Bismillahirrahmanirrahim
Kur'ân-ı Hakîmin feyzine ve işârâtına istinaden, sizi titretmek için, size katî haber veriyorum ki:
Beni öldürdükten sonra yaşayamayacaksınız. Kahhar bir el ile, cennetiniz ve mahbubunuz olan dünyadan tard edilip ebedî zulümata çabuk atılacaksınız. Arkamdan, pek çabuk sizin nemrutlaşmış reisleriniz gebertilecek, yanıma gönderilecek. Ben de huzur-u İlâhîde yakalarını tutacağım. Adalet-i İlâhiye onları esfel-i sâfilîne atmakla intikamımı alacağım.
Ey din ve âhiretini dünyaya satan bedbahtlar! Yaşamanızı isterseniz bana ilişmeyiniz. İlişseniz, intikamım muzaaf bir surette sizden alınacağını biliniz, titreyiniz!

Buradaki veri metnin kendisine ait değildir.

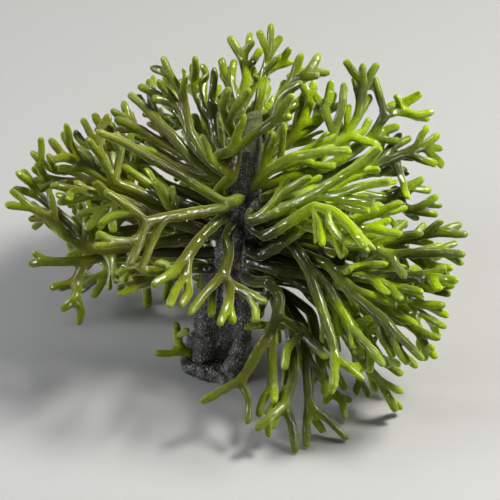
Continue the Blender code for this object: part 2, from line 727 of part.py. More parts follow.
def bridge(bm, one, other):
    """Faces between two rings with the same number of corners."""
    for k in range(len(one)):
        n = (k + 1) % len(one)
        bm.faces.new((one[k], one[n], other[n], other[k]))


def square_to(axis, up):
    """up, made square to axis."""
    return (up - up.project(axis)).normalized()


def seat_ring(bm, frond, carrier):
    """A frond's first ring, closed by a middle point, each laid on the carrier's surface."""
    root = frond.points[0]
    axis = (frond.points[1] - root).normalized()
    up = square_to(axis, Vector((0, 0, 1)) if abs(axis.z) < 0.9 else Vector((1, 0, 0)))
    corners = ring(bm, root, axis, up, frond.radius[0])
    middle = bm.verts.new(root * METRES)
    for vert in [*corners, middle]:
        start = vert.co / METRES + axis * 7.0
        hit, _, _, _ = carrier.ray_cast(start, -axis, 16.0)
        place = start - axis * 7.0 if hit is None else hit + axis * SEAT_GAP
        vert.co = place * METRES
    for k in range(SIDES):
        bm.faces.new((corners[k], middle, corners[(k + 1) % SIDES]))
    return corners, middle, axis, up


def lift_clear(name, bm, seat, way, carrier):
    """Moves a seat's corners outwards until the piece no longer cuts into its carrier."""
    bmesh.ops.triangulate(bm, faces=bm.faces)
    bm.verts.index_update()
    faces = [tuple(v.index for v in f.verts) for f in bm.faces]
    for _ in range(16):
        shape = BVHTree.FromPolygons([v.co / METRES for v in bm.verts], faces)
        clear = not shape.overlap(carrier)
        for vert in seat:
            vert.co += way * SEAT_LIFT * METRES
        if clear:
            return
    print("seat not clear:", name)


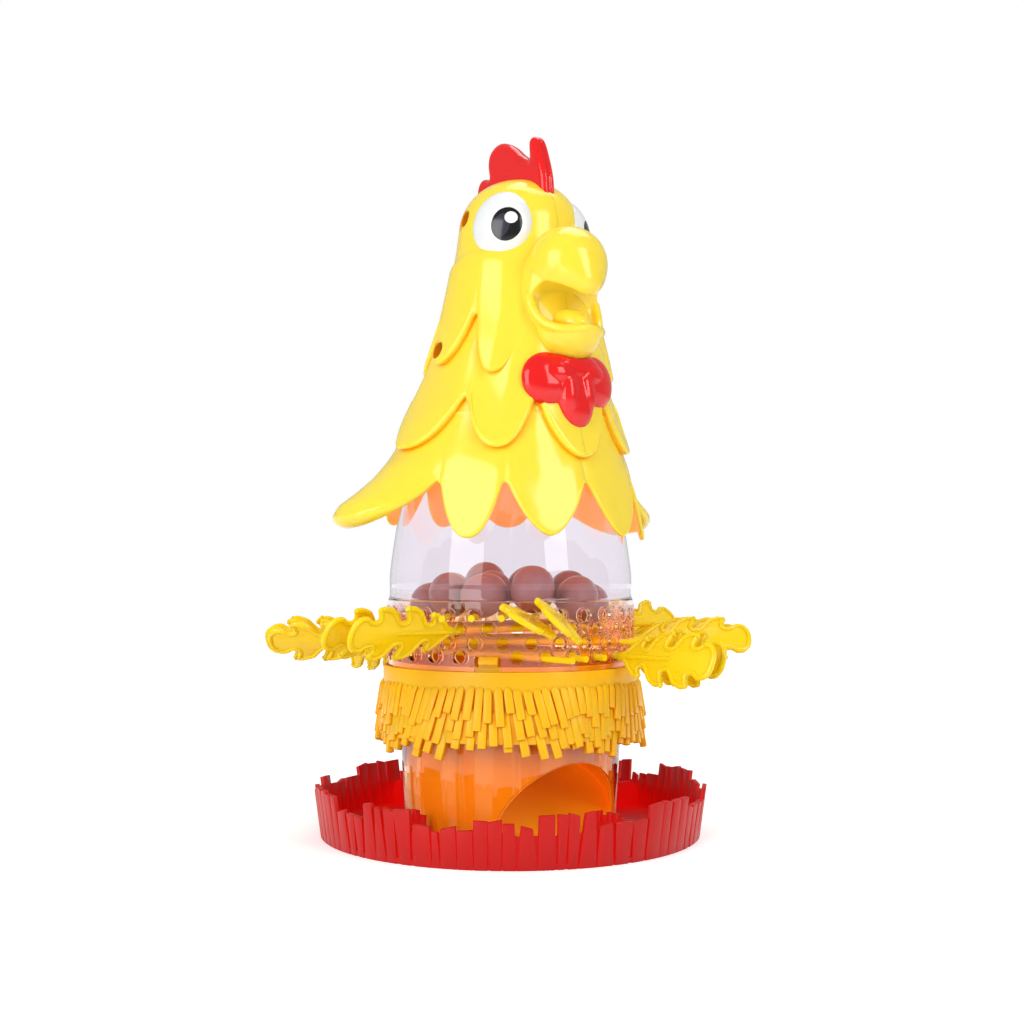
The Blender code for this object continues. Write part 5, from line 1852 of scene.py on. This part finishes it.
def bore_screw_holes(shell):
    """Cuts a wide recess from the right half's side, and a narrow hole on into the left half."""
    reach, shoulder, depth = 60 * MM, -3 * MM, 14 * MM
    for height in SCREWS.values():
        profile = (
            (AXIS, -reach),
            (SCREW_RECESS_RADIUS, -reach),
            (SCREW_RECESS_RADIUS, shoulder),
            (SCREW_BORE_RADIUS, shoulder),
            (SCREW_BORE_RADIUS, depth),
            (AXIS, depth),
        )
        boolean(shell, along_x(profile, height), "DIFFERENCE")


def colour_head_half(half):
    """Gives the inner side of a half the second material, with its painted glow, and the walls of its
    recesses the third, with its painted shade.
    """
    near = SCREW_RECESS_RADIUS + 0.2 * MM
    for face in half.data.polygons:
        x, y, z = face.center
        outwards = Vector((x, y + lean_at(z), 0.0))
        in_recess = x < 0.0 and any(math.hypot(y, z - height) < near for height in SCREWS.values())
        hidden = outwards.dot(face.normal) < -0.3 * outwards.length
        face.material_index = 2 if in_recess else int(hidden)


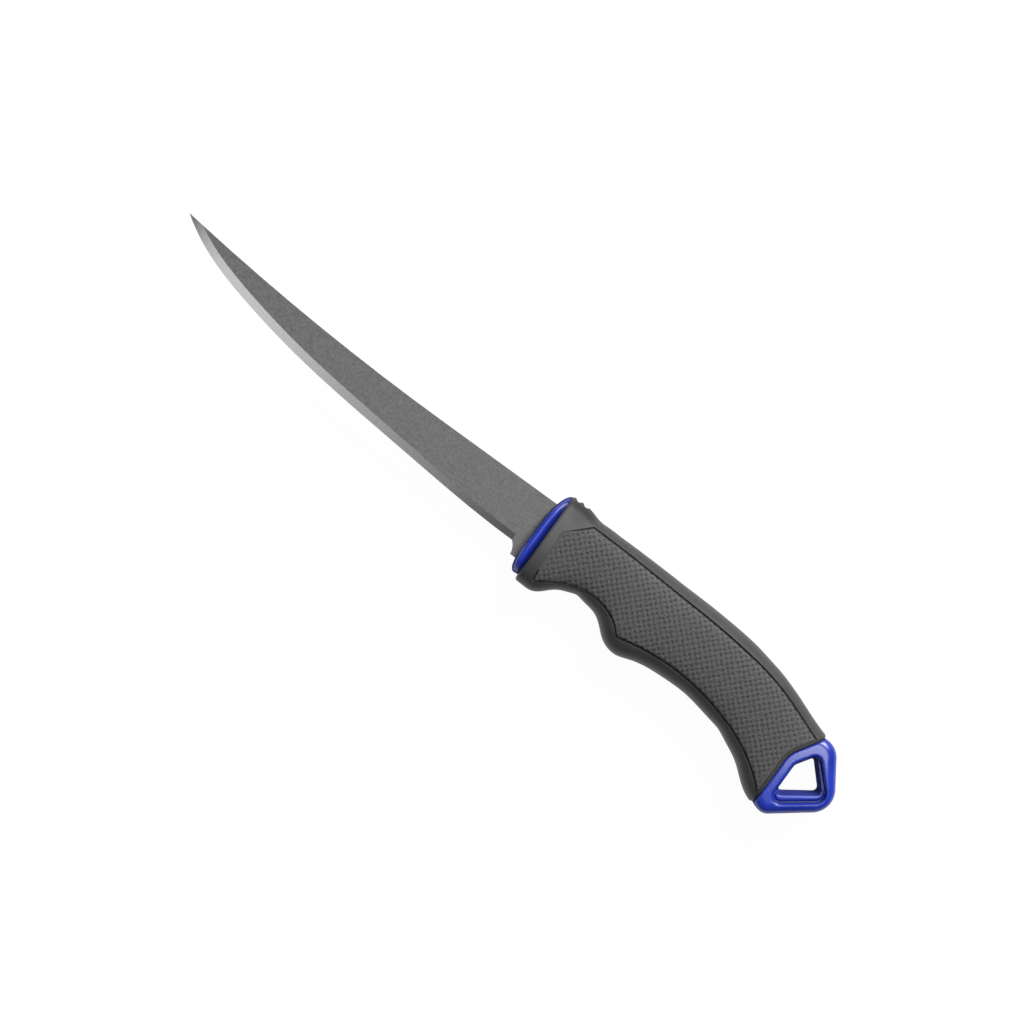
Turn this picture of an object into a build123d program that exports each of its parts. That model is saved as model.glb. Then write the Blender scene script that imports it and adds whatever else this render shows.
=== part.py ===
from build123d import *
import os
from math import cos, pi, sin

# Fillet knife with a coated, upswept blade and a two-colour moulded handle.
# A hard core holds the tang and shows as the front collar and the lanyard loop.
# A rubber sleeve is moulded over the core, and each flank holds a grip panel.
#
# X runs from the tip to the butt, Y from the cutting edge to the spine and
# Z out of the left side. While it is modelled, x = 0 is the collar's front,
# y = 0 the straight spine line and z = 0 the blade's middle plane. The last
# step moves the origin to the middle of the underside of the knife at rest.
# Lengths are millimetres.

# Blade
blade_length = 152.4
blade_thickness = 2.0
heel_depth = 18.1
tip_rise = 6.4
straight_spine_length = 46.0
edge_land = 0.24
bevel_width = 2.9
heel_bevel_width = 2.2
heel_setback = 4.3
lug_setback = 2.1
lug_depth = 22.2
heel_curve_depth = 0.35

# Tang, a little thinner than the blade, seated in the collar by its shoulders
tang_relief = 0.1
tang_height = 11.5
tang_end_height = 7.0
tang_setback = 16.0
tang_lead = 0.6
tang_end_radius = 2.0
shoulder_seat = 1.6
shoulder_radius = 0.8
tang_side_clearance = 0.08
tang_edge_clearance = 0.15

# Cross pins that hold the tang in the core
pin_diameter = 4.0
pin_press_clearance = 0.01
pin_tang_clearance = 0.15
pin_chamfer = 0.3
pin_place_shares = (0.2, 0.5, 0.8)

# Handle
grip_depth = 27.8
grip_length = 105.8
grip_thickness = 22.0
collar_length = 3.8
collar_thickness = 18.6
core_thickness = 12.0
bar_lead = 0.5
rubber_wall = 3.0
rim_radius = 0.9
rim_steps = 3
rim_bottom_share = 1.8
rear_radius = 1.1

# Thumb ridges across the top of the sleeve, left standing between grooves
ridge_groove_count = 2
ridge_pitch = 3.05
ridge_height = 0.65
ridge_groove_radius = 1.3
first_groove_setback = 2.2

# Grip panels
panel_skin = 0.9
panel_gap = 0.45
panel_rim = 1.4
panel_rear_gap_share = 0.3
panel_corner_radius = 0.9

# Lanyard loop
loop_length = 20.1
loop_thickness = 17.6
loop_root = 2.0
loop_web = 3.0
crown_rise = 2.6
crown_width = 3.2
lip_radius = 1.3
lip_depth_share = 0.85
round_steps = 4
ledge_depth = 2.4
groove_width = 0.8
groove_depth = 0.9
loop_corner_radii = (7.0, 7.6, 4.2)
eye_radii = (3.0, 1.0, 1.5, 0.9)
ledge_radii = (2.7, 1.0, 1.8, 1.0)
recess_radii = (3.0, 2.0, 3.2, 2.4)
butt_bend_radius = 9.0

# One overrun for every cut that has to pass clear of a face
overrun = 5.0

# Cutting edge, heel to tip: shares of the blade's length and of the heel's depth
edge_shares = ((0.15, 0.966), (0.31, 0.861), (0.48, 0.739), (0.655, 0.562), (0.78, 0.36), (0.912, 0.04))

# Where the bevel reaches its full width, as a share of the blade's length
full_bevel_share = 0.4

# Control points of one side of a handle section, top to bottom: shares of half
# the depth and of half the thickness, which the curve reaches at mid-flank
flank_shares = ((1, 0), (1, 1.32), (0.42, 0.94), (-0.42, 0.94), (-1, 1.32), (-1, 0))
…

Ben rahmet-i İlâhîden ümit ederim ki, mevtim, hayatımdan ziyade dine hizmet edecek ve ölümüm başınızda bomba gibi patlayıp başınızı dağıtacak! Cesaretiniz varsa ilişiniz! Yapacağınız varsa göreceğiniz de var. Ben bütün tehdidâtınıza karşı, bütün kuvvetimle bu âyeti okuyorum:
"Onlar öyle kimselerdir ki, insanlar onlara 'Düşman size karşı büyük bir kuvvet topladı; onlardan korkun' dedikleri zaman onların imanı ziyadeleşti ve 'Allah bize yeter; O ne güzel vekildir' dediler." (Âl-i İmrân Sûresi: 3:173) (Mektubat, 29. Mektup)
Bediüzzaman Said Nursi
SÖZLÜK:
KAHHÂR : Galip gelen, kahreden; Galib-i Mutlak ve her an kahretmeye gücü yeten mânâsında Allah'ın bir ismi.
MAHBÛB : Sevgili, sevilen, muhabbet edilen.
TARD : Kovma.
ZULÜMÂT : Karanlıklar; haksızlıklar, eziyetler.
NEMRUD : Zâlim ve gaddar olarak tanınmış ve Allah'a isyan ve küfür ile büyüklük taslamış bir kral olup, Hz. İbrahim (a.s.) zamanında yaşamış, onu ateşe atmış, ancak Hz. İbrahim mu'cize olarak yanmadan kurtulmuştur. Nemrud'un özelliklerini taşıyan insanlara da bu ad verilir.
ESFEL-İ SÂFİLÎN : Aşağıların en aşağısı; Cehennemin en aşağı tabakası.
BEDBAHT : Bahtsız, mutsuz, kötü, fenâ.
MUZAAF : İki kat, iki misli, katmerli.
RAHMET-İ İLÂHİYE : Allah'ın rahmeti.
MEVT : Ölüm; hayatın sona ermesi.
TEHDİDÂT : Tehditler. Korkutmalar. Gözdağı vermeler.